The main purpose of this research project is to investigate whether it is possible to detect and monitor significant changes in the disintegration rate of the Antarctic ice shelf due to global climate change by counting the occurrence frequency of ice breaking signals detected at remote underwater listening stations. The long-term variation of the number of ice events detected weekly at the Cape Leeuwin CTBT station during seven years of observation is shown in Figure 4 on the top panel. After filtering short-term fluctuations, it becomes evident that the rate of ice events contains a strong seasonal component, which is also demonstrated by the spectrum of this data series shown on the bottom panel. This result proves the capability of underwater acoustics to remotely monitor long-term variations of ice breaking intensity in Antarctica. On the other hand, seven years of observation have not revealed any significant climatic trend, which could probably be regarded as a good news.

Another important finding is that certain parts of the Eastern Antarctica ice shelf observed from Cape Leeuwin are much noisier than other parts, which is demonstrated in Figure 5 showing the total number of ice events detected at the CTBT station in all directions to the Eastern Antarctica coast. Some of the noisiest shelf areas are undoubtedly associated with the glaciers, which are known to be active sources of newly calved icebergs, such as the Dibble and Dalton Ice Tongues. On the other hand, the largest number of ice signals arrive from the continental shelf north of Law Dome, which is a very thick coastal glacier, located east of the Australian polar station Casey, and which does not stretch into the sea with an ice tongue.

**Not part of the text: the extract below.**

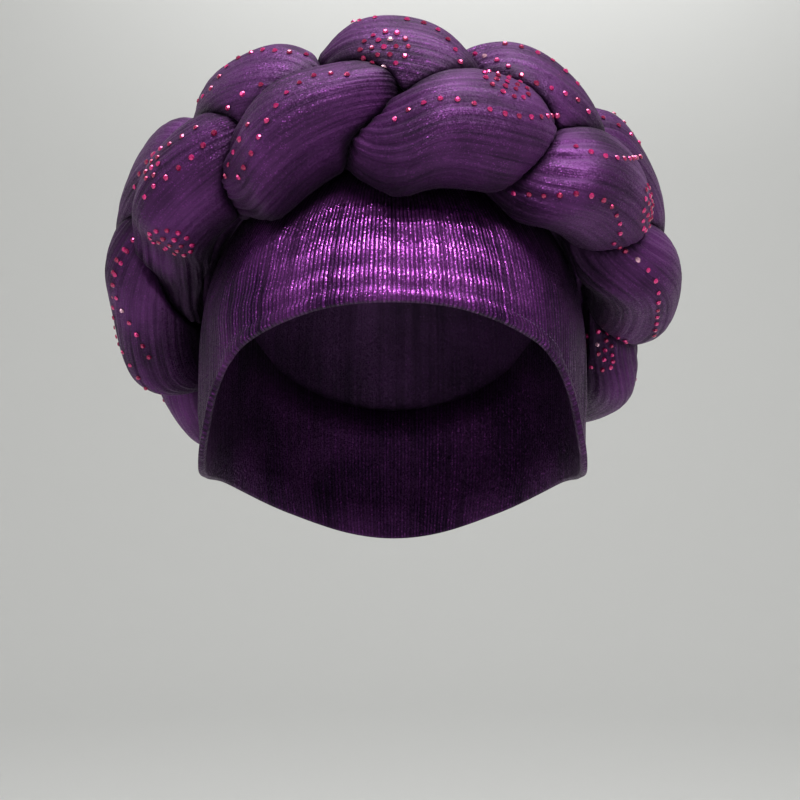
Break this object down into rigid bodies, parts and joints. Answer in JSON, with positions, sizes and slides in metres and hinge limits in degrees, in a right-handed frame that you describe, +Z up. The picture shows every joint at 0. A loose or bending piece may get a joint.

More research is needed including in-situ observation to explain the noisiness of this part of the Antarctic shelf.

This research project is continuing, however, it is already possible to conclude that remote underwater acoustic observation is a useful and cost-effective approach to monitor ice cracking and breaking processes in Antarctica and is an efficient supplement to satellite remote sensing and in-situ observations aimed at climate change studies in Antarctica.

Figure 4: (top panel) Temporal variations of the number of signals from Antarctic ice events detected weekly at the Cape Leeuwin underwater listening station shown before (blue line) and after (red line) de-noising by low-pass filtration; (bottom panel) Power spectrum of unfiltered variations demonstrating the presence of a strong seasonal cycle.

Figure 5: Histogram of the total number of ice events located from the Cape Leeuwin station in different directions to the Eastern Antarctica shelf in 2002-2007.